SÁBADO, 12 DE MAYO DE 1945

Por la mañana, toda la comunidad de vecinos —ahora se la vuelve a denominar oficialmente así— nos reunimos en el jardín de atrás, aquel que yo en mi imaginación había convertido ya en cementerio, para cavar una fosa, pero sólo para la basura que se está apilando en torno a los cubos. Todos con muchas ganas de trabajar, bromeando con alegría. Todos nos sentimos aliviados e ilusionados por esta actividad útil. Resulta muy extraño que nadie tenga que ir «al trabajo», que todos tengan vacaciones en casa, por decirlo de algún modo, que los matrimonios anden juntos a todas horas.

Después me puse a fregar en el salón de casa. Restregué fuerte el suelo para quitar los salivazos de los rusos y las manchas de betún de sus botas, y también los últimos restos de bosta de caballo en los pasillos. Con eso me entró mucho apetito. Todavía tenemos guisantes y harina. La viuda cocina con la mantequilla derretida de los últimos restos rancios que se trajo el señor Pauli de las milicias del Volkssturm.

El piso resplandecía cuando llegaron nuestros invitados de Schöneberg. Se habían puesto los tres en marcha y se encontraron de camino a pesar de que mi amiga Gisela no conocía todavía a los amigos de la viuda. Los tres estaban lavados, bien peinados y con ropa limpia. Tomaron el mismo camino que nosotras y vieron también lo mismo: a muy pocas personas, sólo a unos cuantos rusos. Todo lo demás desierto y silencio. Hubo café recolado y para cada uno de los tres, trozos de pan untado con mantequilla rancia. ¡Todo un agasajo!

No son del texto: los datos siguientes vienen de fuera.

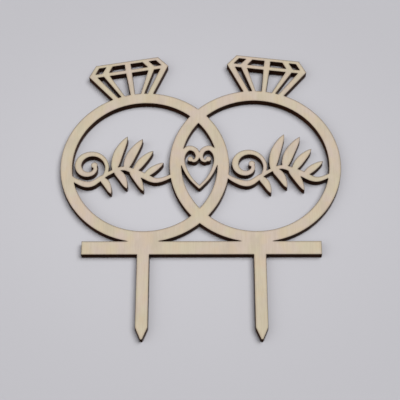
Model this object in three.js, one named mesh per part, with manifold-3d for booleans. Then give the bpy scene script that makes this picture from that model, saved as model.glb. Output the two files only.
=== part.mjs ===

Me llevé a Gisela al salón para charlar un rato con ella. Quería saber cómo se imaginaba el futuro, la supervivencia. Lo ve muy negro. Su mundo, el mundo occidental impregnado de cultura y de arte —lo único que le importa a ella—, todo eso lo ve ahora en pleno hundimiento. Para un nuevo comienzo se siente anímicamente demasiado cansada. No cree que vaya a haber ahora espacio para respirar o incluso para un trabajo intelectual para una persona con inquietudes. No, no tiene ganas de veronal ni de venenos similares. Quiere perseverar aunque sin ánimo ni alegría. Habló de que quería buscar «lo divino» en sí misma, reconciliarse con sus propias profundidades, y que de eso esperaba una liberación. Está muy desnutrida, tiene unas sombras muy pronunciadas debajo de los ojos y seguirá pasando mucha hambre con las dos chicas jóvenes que tiene alojadas en su piso, y a quienes tengo la sensación de que les da también parte de su propia ración. Las escasas provisiones de legumbres y de copos de avena que tenía en el sótano se las robaron unos alemanes antes de la llegada de los rusos. Homo homini lupus. Al despedirnos le di dos puros. Los robé con el mayor disimulo de la caja del comandante de la que el señor Pauli ya se ha fumado la mitad. Después de todo, fui yo la que se entregó a cambio de esa ofrenda, no él. Yo tengo mi parte en ella. Gisela podrá obtener algo de comida a cambio.

Por la tarde todavía me dio tiempo de ir por agua. La bomba de agua está de museo. La parte central salida, la palanca rota en varias partes y sujeta con algunos metros de alambre y de cordel. Tres tienen que sujetarla siempre, mientras dos bombean. La gente se ha acostumbrado. Nadie dice una sola palabra. En mis dos cubos flotaban luego astillas y virutas. Tuvimos que colar el agua. Otra vez tengo que maravillarme de que «ésos» construyeran barricadas que no sirven para nada, pero que no pensaran ni por asomo en preparar algunos puntos de abastecimiento de agua para el caso más que probable de un asedio a la ciudad. Ellos mismos asediaron ciudades. Debían conocer el problema. Pero probablemente, a cualquier dirigente que hubiera hablado de instalar bombas de agua, le habrían despachado por derrotista y por cabrón.

Tarde tranquila la de hoy. Por primera vez desde hace tres semanas he abierto un libro, Joseph Conrad, La línea de sombra. Pero me resultaba difícil meterme en la historia. Estoy demasiado empachada de imágenes.